Oslo Experience at 8!
I have not lost weight so much as I expected. I have weight gain-loss cycle. I gain weight during weekdays and lose some in the weekend. Luckily, my roommate is a good cook. He makes good food for all of us. One month before, I tried to start my daily exercise. I bought a stationary bicycle. It was nice but losing 250 calories everyday is not easy and involves so much time and effort. Anyway, I am still optimistic. Good thing, I am no longer overweight, but still has too much fat.
My philosophy in life somehow changed. I saw the world in a different perspective - a large and diverse one. It was very different from the four corners of a classroom I used to have for the past four years. Literally, I saw that different experiences make to people. Some suffer, while others stay happy. I became an observer of a multi-cultural society.
Little by little, I learned how Europeans and Westerners think. It was a paradigm shift, but I got to appreciate the things that I neglect before. Having a busy schedule was just my daily experience before. Now, ensuring my mind get rested became a priority. Living simply and thinking straight, rather than complicating things. I was used to think for others given I am a nurse and a teacher, but now, I realized not to assume and allow people to think for themselves. Everyone has a free will to use. If they fail, let them for them to learn the lesson. People just need to take consequences of their actions.
Significantly, I became so emotional. This is opposite of who I am before. They say I was very stoic. I can easily get sad and get to appreciate laughter now. Simple joys like eating, sleeping, being with family and friends, chatting with people who I miss, made me look forward for something good everyday.
I still believe emotions are very important, such that staying happy is the key to achieving greater heights. However, the state of happiness is a challenge in a place far away from my comfort zone and the people I love. I am still blessed since I live with my sister and there are still people, who never left me, even though I left them (literally speaking).

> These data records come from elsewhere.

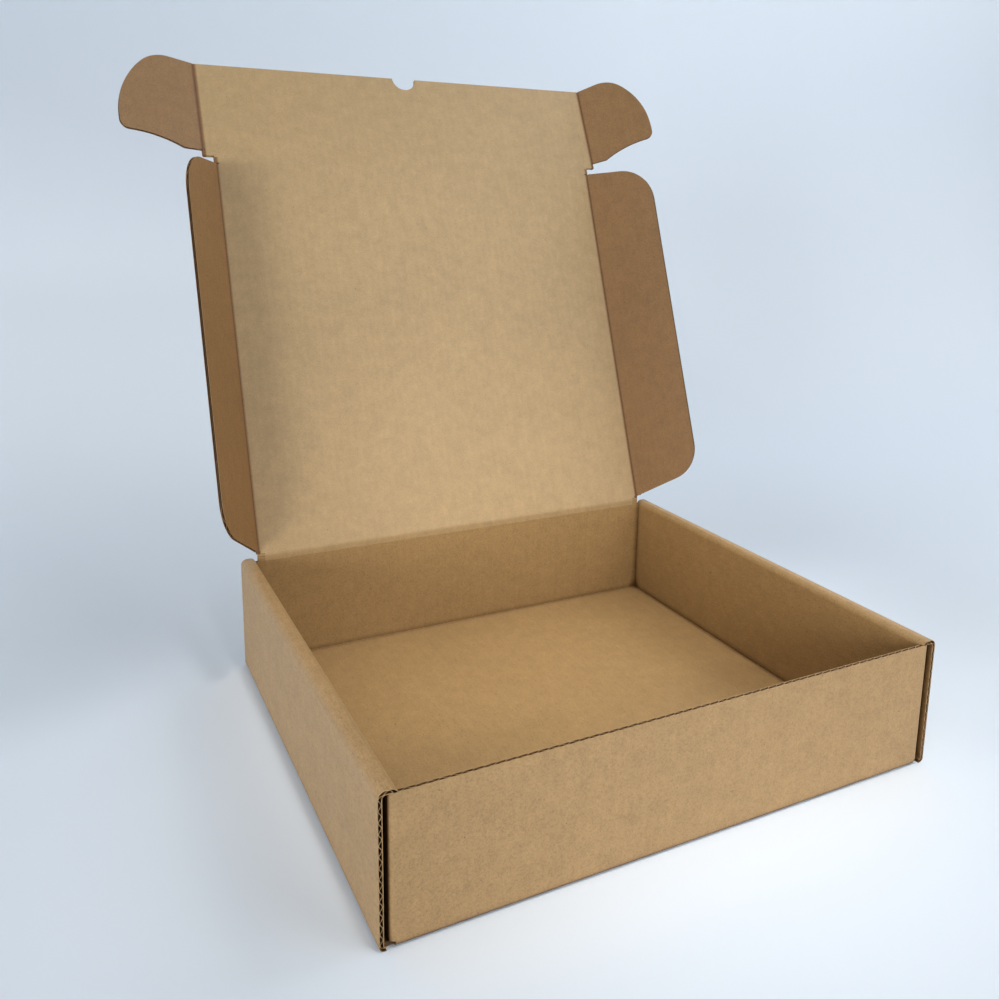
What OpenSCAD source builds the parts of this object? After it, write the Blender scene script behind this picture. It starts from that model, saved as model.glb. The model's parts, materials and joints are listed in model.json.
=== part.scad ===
// Corrugated mailer box: one folded sheet with rolled side walls and an open tuck lid
// Millimetres, +Z up, origin at the middle of the tray's underside, -Y is the front

/* [Board] */
// Thickness of the corrugated board
board_t = 1.4; // [1.2:0.1:1.6]
// Thickness of each flat liner
liner_t = 0.22; // [0.2:0.01:0.3]
// Thickness of the wavy layer between the liners
medium_t = 0.2; // [0.16:0.01:0.26]
// Spacing of the flutes
flute_pitch = 3.29; // [3:0.01:4]

/* [Tray] */
// Width over the side walls
box_w = 204; // [180:1:260]
// Depth over the front and back walls
box_d = 174.5; // [150:0.5:230]
// Height of the rolled side walls
wall_h = 47.2; // [44:0.1:60]
// Outer radius of the roll along the top of each side wall
roll_r = 2.4; // [2:0.1:2.8]
// Outer radius of the other folds of the tray
fold_r = 1.6; // [1.5:0.05:1.8]
// Width of the slot that takes the lid's ears
ear_slot = 1.7; // [1.6:0.05:2]
// Length of the corner flaps inside the side walls
corner_flap = 32; // [20:1:45]
// Width of each locking tab
tab_w = 16; // [10:1:24]
// Distance of the locking tabs from the middle of the side
tab_y = 48; // [30:1:60]

/* [Lid] */
// How far the lid is open, 0 when shut
lid_open = 109.8; // [80:0.1:135]
// Gap left under the tuck flap when the box is shut
tuck_gap = 1.5; // [0.5:0.1:3.5]
// How far the tuck flap is bent towards the inside
tuck_fold = -5.1; // [-8:0.1:20]
// Radius of the thumb notch
notch_r = 5.8; // [4:0.1:9]

/* [Dust flaps] */
// Width of a dust flap
dust_w = 35.2; // [25:0.1:40]
// Setback of a dust flap's outer edge at its back end
dust_back = 9.6; // [5:0.1:14]
// Setback of a dust flap's outer edge at its front end
dust_front = 7.5; // [4:0.1:14]
// Corner radius at the back end
dust_back_r = 16.2; // [8:0.1:17]
// Corner radius at the front end
dust_front_r = 19.9; // [10:0.1:20]
// Fold of the left dust flap
left_dust_fold = 60.3; // [59:0.1:64]
// Fold of the right dust flap
right_dust_fold = 58; // [57:0.1:64]

/* [Ears] */
// Radius of an ear's upper hump
hump_r = 15.4; // [13:0.1:16]
// Distance of the hump's middle from the ear's crease
hump_u = 12.2; // [11:0.1:14]
// Radius of an ear's outer side
ear_side_r = 38.3; // [30:0.1:50]
// Width of an ear
ear_w = 34.6; // [30:0.1:38]
// Radius of an ear's outer corner
ear_corner_r = 3.9; // [2:0.1:6]
// Radius of the hollow low edge of an ear
ear_hollow_r = 51; // [45:1:70]
// Height of the low edge at the ear's outer corner
ear_low = 8.6; // [7:0.1:11]
// Fold of the left ear
left_ear_fold = 13; // [5:0.1:30]
// Fold of the right ear
right_ear_fold = 40.6; // [20:0.1:60]

/* [Hidden] */

kraft = "#B08E60";
kraft_light = "#BBA078";
kraft_dark = "#8A6B45";

// Samples of the wavy layer in each flute, and how far its crests sink into the liners
wave_steps = 8;
wave_bond = 0.04;
// Largest distance between a round outline and its straight pieces
chord_err = 0.02;

// Clearances between the plies of a side wall, and where a panel stands over another
layer_gap = 0.1;
wall_gap = 0.15;
foot_gap = 0.2;
tab_gap = 0.1;
ply_gap = 0.5;
edge_gap = 0.6;
lid_gap = 0.25;
dust_gap = 0.2;
lap = 0.5;
// How far the hinge's bead runs past the lid's side creases, and how far a cut runs past the board
hinge_lap = 0.1;
over = 1;

// A crease is a bead on the carrying panel, in a cup on the panel that swings
half_t = board_t / 2;
bead_r = half_t;
bead_gap = 0.12;
cup_r = bead_r + bead_gap;
// Slopes of the board beside a crease that folds square, and of one that folds flat against its wall
square_wedge = 44;
tight_wedge = 20.5;
// Crushed board between a crease and the first open flute
crush_w = 2.4;

// Plies of a side wall, from the outside inwards, as distances from the middle of the box
side_in = box_w / 2 - board_t;
flap_out = side_in - ear_slot;
inner_out = flap_out - board_t - layer_gap;
inner_in = inner_out - board_t;
end_y = box_d / 2;
end_in = end_y - board_t;
web_z = wall_h - board_t;
end_top = web_z - layer_gap;
flap_top = wall_h - roll_r - layer_gap;
wall_z = board_t + edge_gap;

// The lid closes over the rolls, with its tuck flap in front of the front wall
lid_z = wall_h + lid_gap + half_t;
lid_y = end_y - half_t;
tuck_y = -end_y - lid_gap - half_t;
lid_l = lid_y - tuck_y;
dust_x = inner_in - dust_gap - half_t;
ear_x = (side_in + flap_out) / 2;
hinge_half = dust_x + hinge_lap;

// Dust flap ends, measured from the lid's hinge
dust_start = lid_y - end_in + edge_gap;
dust_end = lid_y + end_in - ply_gap;

// Heights measured down from the shut lid: the tuck flap ends above the bottom panel, the ear's hump
// ends just over it, and the ear starts under the roll
tuck_h = lid_z - board_t - tuck_gap;
hump_v = lid_z - board_t - lid_gap - hump_r;
ear_foot = lid_z - wall_h + roll_r;

// Straight pieces that a bend of this radius and angle takes
function bits(r, a) = max(1, ceil(abs(a) / (2 * acos(1 - min(chord_err / r, 0.2)))));

// Points of an arc about c
function arc(c, r, a0, a1) = let (n = bits(r, a1 - a0))
    [for (i = [0 : n]) let (a = a0 + (a1 - a0) * i / n) [c[0] + r * cos(a), c[1] + r * sin(a)]];

// A route along the middle of a board is a start [x, y, heading] and legs [length, turn, radius]
function bend_l(leg) = leg[2] * abs(leg[1]) * PI / 180;
function route_l(legs, n) = n == 0 ? 0 : legs[n - 1][0] + bend_l(legs[n - 1]) + route_l(legs, n - 1);
function ahead(p, d) = [p[0] + d * cos(p[2]), p[1] + d * sin(p[2]), p[2]];
function beside(p, d) = [p[0] - d * sin(p[2]), p[1] + d * cos(p[2])];
function turned(p, r, a) = let (k = sign(a), c = beside(p, k * r), b = p[2] + a)
    [c[0] + k * r * sin(b), c[1] - k * r * cos(b), b];

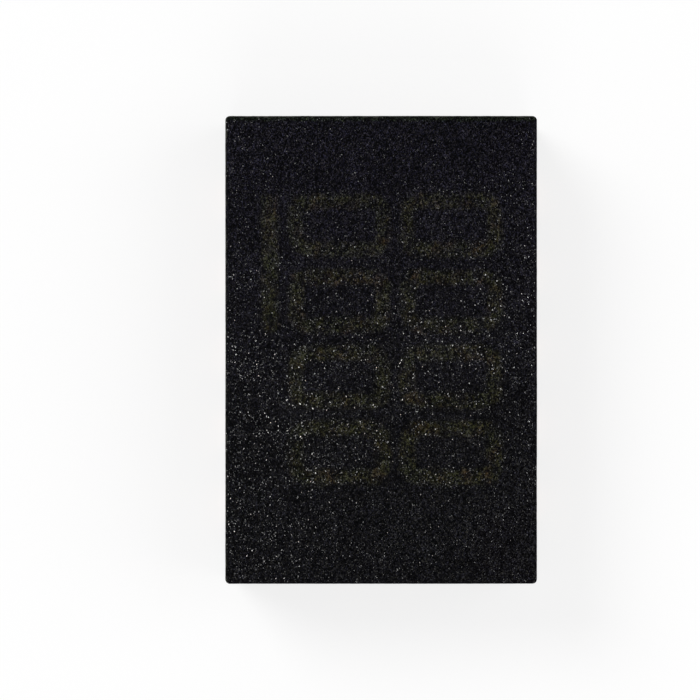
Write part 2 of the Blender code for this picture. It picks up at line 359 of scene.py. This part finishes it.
def resin_wall():
    """Sawn wall: cut and torn-out filler grains, with fine lines along the blade's path."""
    g = Graph("resin_wall")
    mm = g.millimetres()
    grain = g.noise(mm, 70, 4, 0.75)
    clouds = g.noise(g.millimetres((1, 1, 2.5)), 5, 3, 0.6)
    colour = g.ramp(grain, [(0.30, (0.003, 0.003, 0.0035)), (0.50, (0.011, 0.011, 0.012)),
                            (0.72, (0.034, 0.034, 0.036))])
    lines = g.noise(g.millimetres((1.2, 1.2, 95)), 1.0, 4, 0.7)
    colour = g.mix(1.0, colour, g.span(lines, 0.32, 0.68, 0.35, 1.9), "MULTIPLY")
    colour = g.mix(1.0, colour, g.span(clouds, 0.3, 0.7, 0.7, 1.35), "MULTIPLY")
    filler = g.total(g.product(g.specks(mm, 24, 0.40, 0.16, 5.3, 0.8), 0.020),
                     g.product(g.specks(mm, 48, 0.42, 0.24, 2.9, 1.2), 0.045),
                     g.product(g.specks(mm, 100, 0.42, 0.28, 8.1, 1.6), 0.110))
    filler = g.product(filler, g.span(lines, 0.35, 0.65, 0.5, 1.3))
    pits = g.specks(mm, 34, 0.42, 0.16, 6.6, 0.3)
    colour = g.mix(1.0, colour, filler, "ADD")
    # Painted shade: the pits of torn-out grains are painted near black
    colour = g.mix(pits, colour, (0.0015, 0.0015, 0.002, 1))
    relief = g.math("SUBTRACT", g.total(g.product(lines, 0.8), g.product(grain, 0.5)), pits)
    return g.finish(base_color=colour, roughness=g.span(grain, 0.3, 0.7, 0.75, 0.5),
                    specular_ior_level=0.1, normal=g.bump(relief, 2.5e-6, 0.7))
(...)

Now, I got to learn my fourth language. Speaking four languages in one day is confusing but manageable. Given I communicate so much at work, I decide to learn more language as time passes by. I realize language is a key for understanding how other people react and knowing how to adapt easily to situations. I know my social aspect is lagging behind other aspects, but I am improving. Reserved and lonesome at times are still good description of myself, but now at least I have expanded my network of friends due to work.
Culturally speaking, I got to see who is a Filipino in the eyes of other people. There are still a lot of things to improve. I am still proud to be one. One step at a time, I will do my part in changing the negative perception against the Filipino race. We are more than the brown color, short stature and black hair. We have abilities that can be used in areas beyond cleaning, nursing and other related blue collar jobs. Soon with God's help, the world will appreciate what Filipinos can do.
I have indeed improved. Long way to go but I am ready what the future shall present me. I will do everything good and what will serve my life's purpose. I will and I can!